Congressional investigations followed. DeJoy testified before the House Oversight Committee and the Senate Homeland Security Committee in August 2020. During testimony, DeJoy acknowledged that he had not conducted any analysis of how the operational changes would affect election mail. He stated he would suspend the changes until after the election but confirmed the removed sorting machines would not be reinstalled.

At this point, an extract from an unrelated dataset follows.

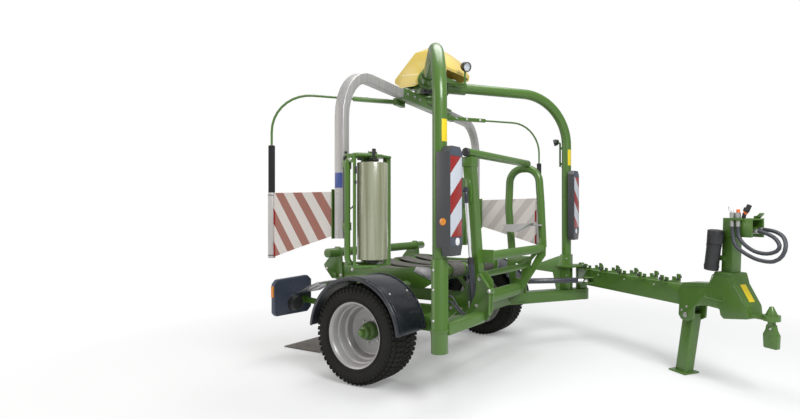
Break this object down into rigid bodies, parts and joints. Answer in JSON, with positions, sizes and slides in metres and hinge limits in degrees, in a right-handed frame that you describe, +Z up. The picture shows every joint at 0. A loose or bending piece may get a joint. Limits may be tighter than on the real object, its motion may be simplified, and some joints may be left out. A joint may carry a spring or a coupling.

Multiple states and advocacy groups filed lawsuits seeking to block the USPS changes. A federal judge in Washington state issued an injunction ordering the Postal Service to reverse the operational changes, calling them "a politically motivated attack on the efficiency of the Postal Service" before the election. Additional injunctions were issued in other jurisdictions.
Primary Sources
1. USPS Board of Governors announcement of Louis DeJoy as Postmaster General, May 6, 2020
2. Trump interview on Fox Business Network stating opposition to USPS funding to prevent mail-in voting, August 13, 2020
3. Louis DeJoy testimony before the House Oversight Committee, August 24, 2020
4. Louis DeJoy testimony before the Senate Homeland Security and Governmental Affairs Committee, August 21, 2020
5. USPS Inspector General reports on operational changes and mail delivery performance, 2020
6. Federal court injunctions ordering reversal of USPS operational changes
Corroborating Sources
1. CNBC: "USPS chief Louis DeJoy says there's 'no intention to' bring back removed mail-sorting machines," August 21, 2020
2. Washington Post: "Why the Postal Service wanted to remove hundreds of mail-sorting machines," August 20, 2020
3. NBC News: "Despite DeJoy's vows to halt changes, serious problems persist, postal workers say," September 2020
4. Bloomberg: "DeJoy Tells Judge Mail-Sorting Machines Can't Be Reassembled," September 24, 2020
5. Center for Public Integrity: "Trump campaign still hasn't paid El Paso police bills," August 2020
Counterarguments and Context
DeJoy and the USPS Board of Governors argued that the operational changes were part of a long-planned effort to reduce costs and improve efficiency at an agency that had been losing money for years. They noted that mail sorting machine removals had occurred under prior administrations as first-class mail volumes declined. DeJoy stated that the changes were not politically motivated and that he was committed to ensuring election mail was delivered on time. The USPS ultimately processed the vast majority of mail-in ballots successfully in the November 2020 election, a fact cited by defenders as evidence that the concerns were overblown. Supporters also argued that the lawsuits and congressional investigations were themselves politically motivated efforts to embarrass the administration before the election. Critics responded that Trump's own public statements explicitly connected USPS funding to his desire to prevent mail-in voting, that the timing of the changes immediately before a presidential election during a pandemic was not coincidental, and that the removal and destruction of sorting machines was irreversible, representing permanent degradation of postal infrastructure. The fact that the USPS ultimately delivered most ballots successfully was attributed by critics to the court injunctions, congressional pressure, and extraordinary efforts by postal workers rather than to any intention by DeJoy or the administration.
Author's Note
This entry is classified as Tier 3 because the interference is documented through primary evidence, including Trump's own on-camera statement connecting USPS funding to mail-in voting, DeJoy's sworn congressional testimony, USPS Inspector General reports, federal court findings, and the documented removal and destruction of mail sorting machines. The president's explicit statement of intent, linking USPS funding to his opposition to mail-in ballots, is the most direct evidence that the operational changes served a political purpose.